▶ _AIM OF THE TASK_: The complete listing should be restated exactly.
--- begin COLLECTED DATA ---
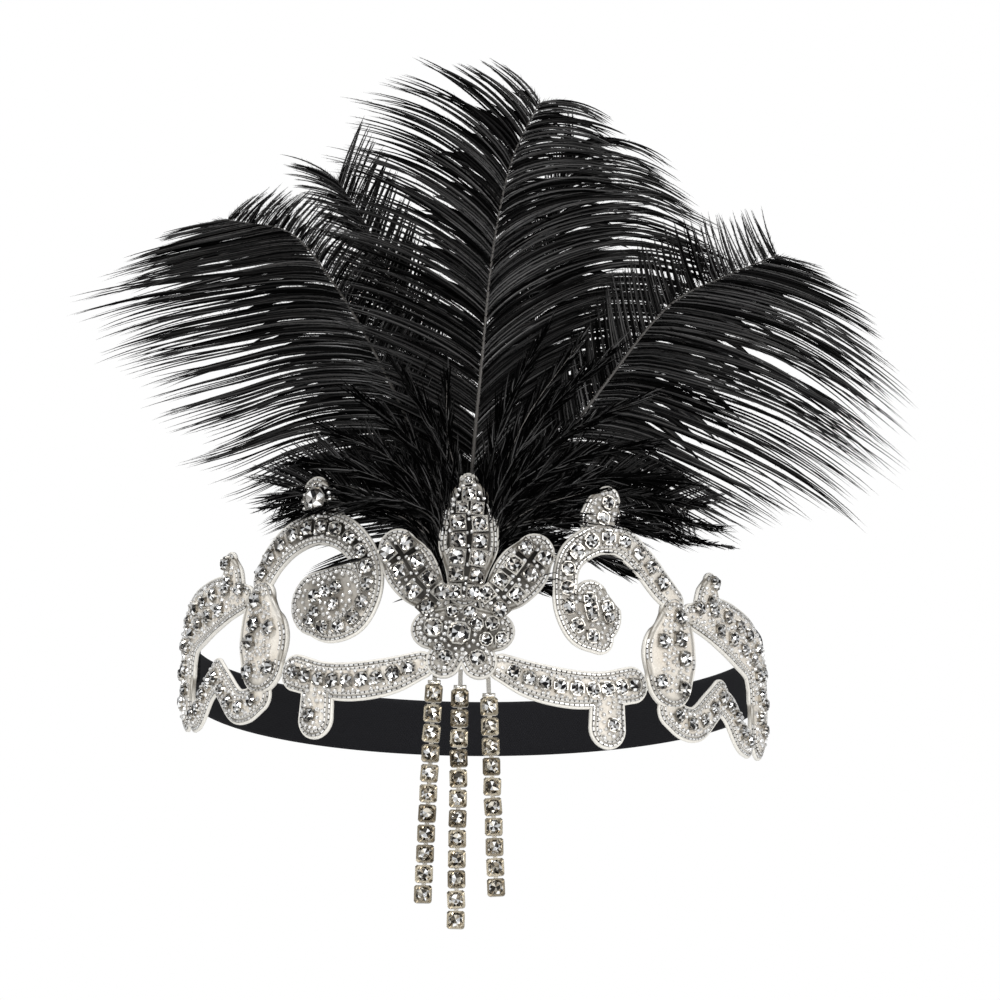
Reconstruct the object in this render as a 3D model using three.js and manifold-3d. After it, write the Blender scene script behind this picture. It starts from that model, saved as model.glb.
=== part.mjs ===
// Flapper headband: stoned lace sewn on a black elastic band, three cup chains and ostrich plumes.
// Millimetres, +Z up, the wearer faces -Y and +X is to the right of someone looking at the front.
// The origin is the middle of the head opening, at the elastic's mid height.
import * as THREE from "three";
import Module from "manifold-3d";

const wasm = await Module();
wasm.setup();

// Driving dimensions
const headHalfWidth = 78;
const headHalfDepth = 91.5;
const elasticWidth = 16;
const elasticWall = 1.2;
const elasticStart = 101; // arc from the centre front to each end of the elastic
const laceReach = 120; // half the lace's length, laid flat
const laceRise = 34; // from the elastic's middle up to the tip of the centre petal
const laceWall = 1.2;
const laceTiltDegrees = 2.2; // the lace is sewn on a little crooked, its right end lower
const laceShift = 0.6;
const resinWall = 0.6; // clear resin bed that holds the stones
const resinInset = 1.5; // lace rim left bare round the resin bed
const stoneHeight = 2.1;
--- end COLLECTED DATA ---
▶ _WRITTEN ANSWER_:
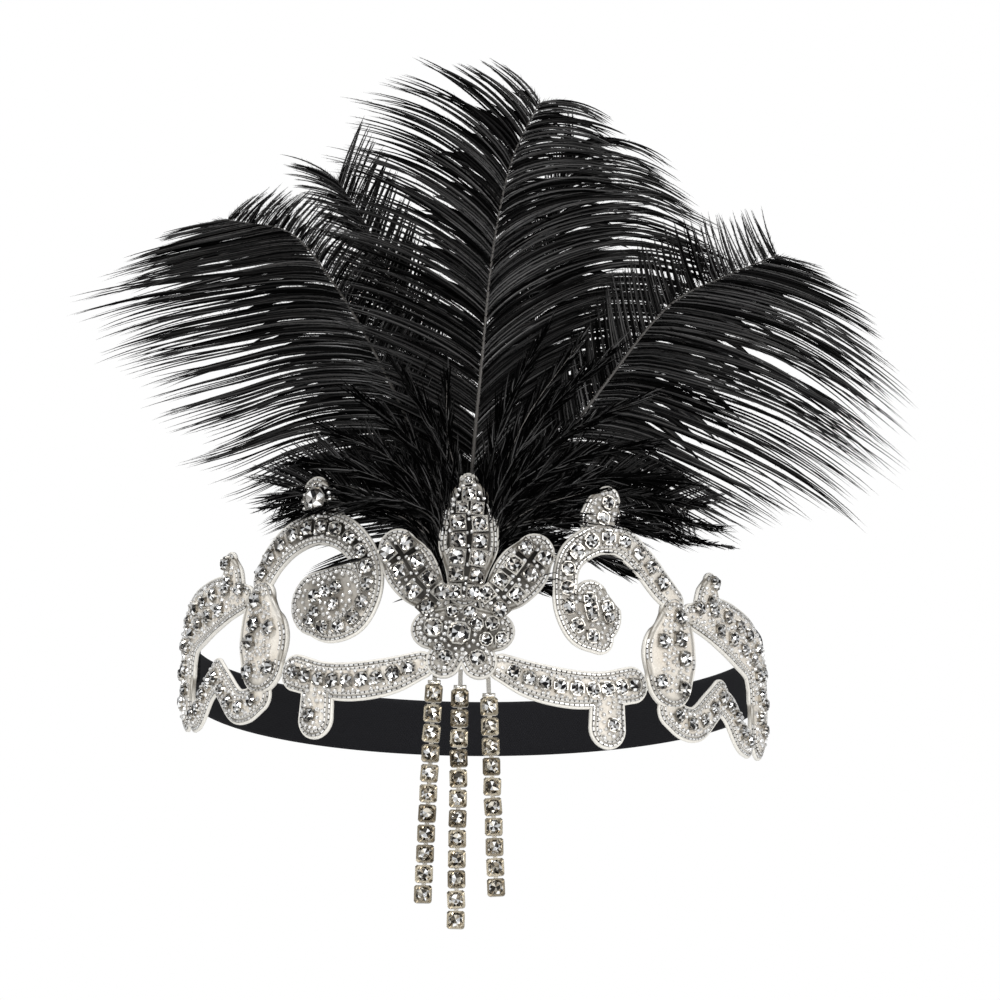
Reconstruct the object in this render as a 3D model using three.js and manifold-3d. After it, write the Blender scene script behind this picture. It starts from that model, saved as model.glb.
=== part.mjs ===
// Flapper headband: stoned lace sewn on a black elastic band, three cup chains and ostrich plumes.
// Millimetres, +Z up, the wearer faces -Y and +X is to the right of someone looking at the front.
// The origin is the middle of the head opening, at the elastic's mid height.
import * as THREE from "three";
import Module from "manifold-3d";

const wasm = await Module();
wasm.setup();

// Driving dimensions
const headHalfWidth = 78;
const headHalfDepth = 91.5;
const elasticWidth = 16;
const elasticWall = 1.2;
const elasticStart = 101; // arc from the centre front to each end of the elastic
const laceReach = 120; // half the lace's length, laid flat
const laceRise = 34; // from the elastic's middle up to the tip of the centre petal
const laceWall = 1.2;
const laceTiltDegrees = 2.2; // the lace is sewn on a little crooked, its right end lower
const laceShift = 0.6;
const resinWall = 0.6; // clear resin bed that holds the stones
const resinInset = 1.5; // lace rim left bare round the resin bed
const stoneHeight = 2.1;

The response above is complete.